Firstly, absolute. Why hike in 2021? Growth has softened recently and supply-side shocks are pushing up prices temporary. The key driver of a 2021 hike for the BoE is evolving medium-term inflation risks. Yes, growth has softened of late, but it still remains firm overall and most fast indicators point to healthy overall momentum, and still above trend growth. The focus instead, is on inflationary pressures that have proven less transitory, and increased in intensity. The BoE is concerned about rising inflation expectations (see chart below) and weak labour supply (that has contributed to wages pressures) becoming embedded, and is keen to hike to demonstrate its resolve to tackle inflation. Let’s also not forget that a hike would simply see the BoE normalizing policy from crisis levels.
Figure 2: 5y Inflation Expectations (%)
Secondly, relative. Why is this different to the inflation overshoot in 2011, which the BoE correctly ignored, but the European Central Bank (ECB) responded to and had to quickly reverse? Starting with the BoE, the foundations were different in 2011. High inflation rates largely reflected higher administered, energy and commodity prices. But crucially, there was clearer evidence of persistent spare capacity in the economy, keeping wages (more persistent inflation) contained. Today, that is different, and both household and corporate balance sheets are also stronger. The ECB hiked in April and July 2011, as it was focused primarily on second-round effects of higher prices, but neglected high unemployment, slow growth and a continuing debt crisis, and that proved wrong.

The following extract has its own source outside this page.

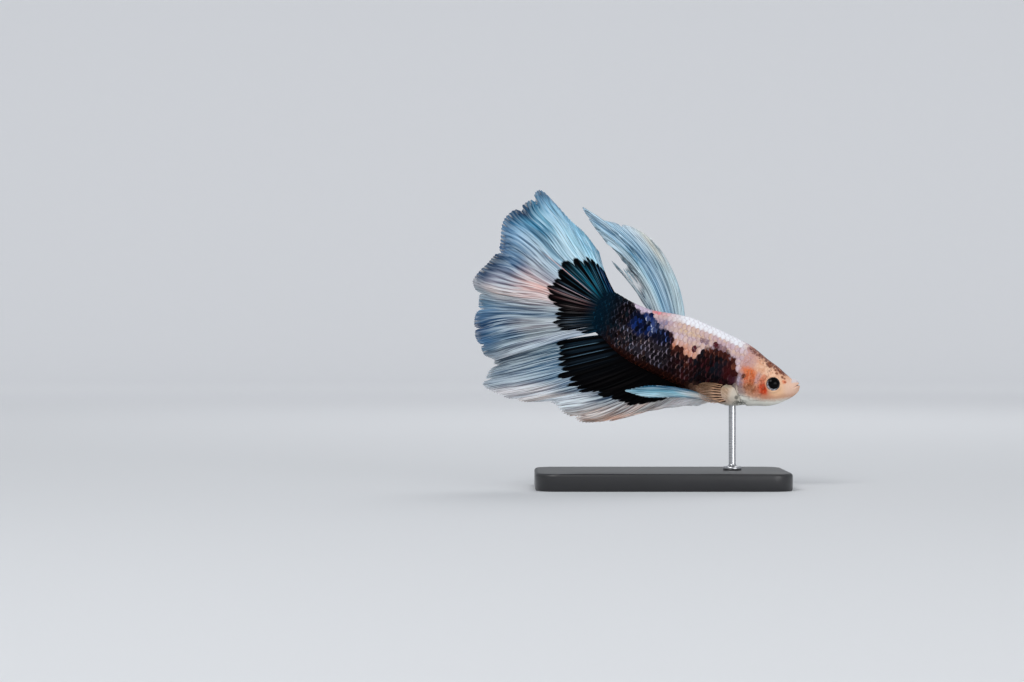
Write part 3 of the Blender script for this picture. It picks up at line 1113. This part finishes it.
def scale_look():
    """Body scales: a middle and a free edge in the colours of each scale's own place, the edge a thin bright
    crescent, broken on the dark flank into upright glints, with a dark line at the very rim."""
    look = Look("scales", Specular_IOR_Level=0.025)
    here = look.fish_place()
    mixed = {0: 0.45, 4: look.mark("root", "Vector"), 5: here}
    place = look.node("ShaderNodeMix", {"data_type": "VECTOR"}, mixed, out=1)
    pick = look.mark("pick", "Fac")
    core, edge, dark, deep = whole_markings(look, place, pick)
    lie = look.lie("lie")
    along, across = lie.part(0), (lie.part(1) - 0.5).size() * 2
    fleck = look.noise(here, 3.0, 2.0, 0.6)
    glint = look.streaks(here.part(0) * 1.7, here.part(2) * 0.55)
    other = (pick * 7.31).fraction()  # a second random number for each scale
    away = along + across * across * 0.16 + (fleck - 0.5) * 0.16
    rim = away.rise(0.79, 0.92)
    # The glints are strongest on the lower half of a scale's edge.
    lower = (look.mark("root", "Vector").part(2) - here.part(2)).rise(-0.45, 0.25)
    broken = glint.rise(0.37, 0.57) * (other * 1.1 + 0.1).clip() * (lower * 0.7 + 0.3) * deep
    strength = look.node("ShaderNodeMix", {"data_type": "FLOAT"}, {0: dark, 2: 0.5, 3: broken})
    colour = look.mix(core, edge, (rim * strength).clip())
    colour.lay(edge, dark * broken * away.fall(0.4, 0.7) * 0.1)
    colour.lay(look.mix(colour, (12, 8, 12), 0.65), away.rise(1.0, 1.1) * (dark * 0.5 + 0.3))
    colour.lay((236, 226, 232), (1 - dark) * fleck.rise(0.5, 0.7) * 0.2)
    rings = away * 62.0
    return look.done(colour, fleck * 0.16 + 0.28, rings.sine() * 0.4 + fleck, 0.15, 0.00003)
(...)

Thirdly, relative. Why is the BoE hiking so much earlier than other major DM central banks? Overall, the broad upside inflation narrative does apply to varying degrees across central banks, but there are some unique features to the UK economy that sets it apart. Underlying inflation in the UK has never fallen much below target in recent history, as a result low inflation is something the BoE needs to worry less about, unlike the ECB. At the same time, the BoE has not adopted any inflation overshooting objective. It remains committed to its symmetrical 2% target, unlike the Federal Reserve (Fed) that has shifted to a Flexible Average Inflation Targeting (FAIT) framework. Lastly, the UK could potentially see longer-lasting supply shocks (both to labour supply and supply chains) due to the additional factor of Brexit on top of the pandemic.
No Time To Wait
The BoE is rightfully set to be the first major DM central bank to start hiking rates this year given evolving medium-term inflation risks. The foundations are different to 2011, where the Bank remained on hold despite inflation overshoots. And there are unique features that sets the UK economy apart to justify it being an early DM hiker.